I want you to be happy. There, I said it. Veterinary Economics—in its name and in its metaphorical bones—argues that happiness through hard work, lifelong learning, personal growth, and
financial success is yours for the taking. As some of the brightest, kindest professionals in the world, you'll decide what
it means to live a life well lived. You'll decide what it means to be "the world's greatest veterinarian," as some called
Dr. David Jackson in the December 2012 cover story.
You'll decide whether you work too much, whether your daily challenges are exhilirating or debilitating. And for those of
you who enter into the proud halls of practice ownership, you may learn more than others the joys of worrying, working hard,
and feeling pressure at work.
Will you be available at all hours to clients you cherish and who cherish you? Will that fulfill you? Will you work six days
a week because you feel your pet owners, patients, and co-workers deserve it? Is that really a rewarding way to spend your
time—or a poorly balanced life?
By all accounts, Dr. Jackson loved his family, his colleagues, veterinary medicine, and owning a practice.

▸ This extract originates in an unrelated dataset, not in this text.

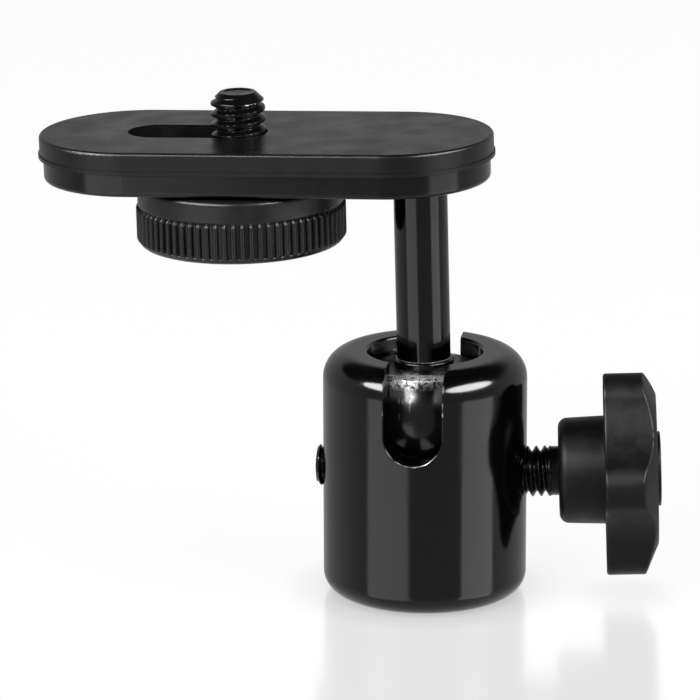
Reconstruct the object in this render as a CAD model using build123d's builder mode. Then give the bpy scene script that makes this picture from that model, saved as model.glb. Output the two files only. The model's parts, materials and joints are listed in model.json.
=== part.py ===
from build123d import *
from math import acos, cos, radians, sin, sqrt
import os

# Swivel bracket: a ball joint in a slotted round housing carries a padded,
# slotted plate with a sliding camera screw.  Millimetres, +Z up, origin at the
# centre of the housing's foot, clamp knob near +X and a little raised, swing slots along Y,
# rod and plate leaning slightly towards -X.

# ---- driving sizes ---------------------------------------------------------
running_fit = 0.05          # radial clearance of every turning or sliding fit

housing_d = 24.0            # outside diameter of the housing
housing_h = 29.25
rim_round = 3.2             # rounding of the upper outer edge
foot_round = 2.4
opening_d = 13.5            # mouth the rod comes out of
swing_slot_w = 6.9          # slots the rod drops into when tilted

ball_d = 16.5
ball_centre_z = 21.9
ball_flat_h = 5.5           # height of the ball's flat above its centre
rod_lean = 1.3              # lean of the ball and rod at rest, sideways towards -X

rod_d = 6.3
shoulder_d = 7.0
shoulder_h = 1.0
tenon_d = 4.9
tenon_len = 9.0

bush_d = 18.6               # pressed-in bush with the 5/8"-27 stand thread
bush_h = 9.5
stand_minor_d = 14.86
bush_chamfer = 0.4

cup_travel = 0.4            # free drop of the pressure cup above the bush
cup_top_z = 17.4

clamp_z = 14.08             # height of the clamp axis where it meets the housing's axis
clamp_turn = 5.8            # turn of the clamp axis from +X towards +Y
clamp_rise = 1.9            # rise of the clamp axis outwards
clamp_thread_d = 6.0
clamp_head_af = 7.0
clamp_head_len = 4.2
tip_point_x = 5.8           # small end of the pressure tip's cone
tip_point_d = 1.6
tip_base_x = 7.9            # large end of the cone
tip_stem_d = 2.4
tip_stem_len = 2.4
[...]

And, boy, he was
good at it, if we judge how much he loved and received love in return, how much he taught and learned, how much he shared
You sent in letters about the story; the best criticism we print on page 6: "Some of the qualities that made Dr. Jackson great
may have taken a toll on his health." Maybe he worked too hard. Maybe he lived with too much stress. Maybe he didn't spend
enough time taking care of his own health. (Was he overweight? I can relate.)
The practice management icon Dr. Ross Clark called Jackson the greatest, but that's a personal thing. What does the life of
"the world's greatest veterinarian" look like? The answer is: It's whatever you're going to make of it right now, doctor.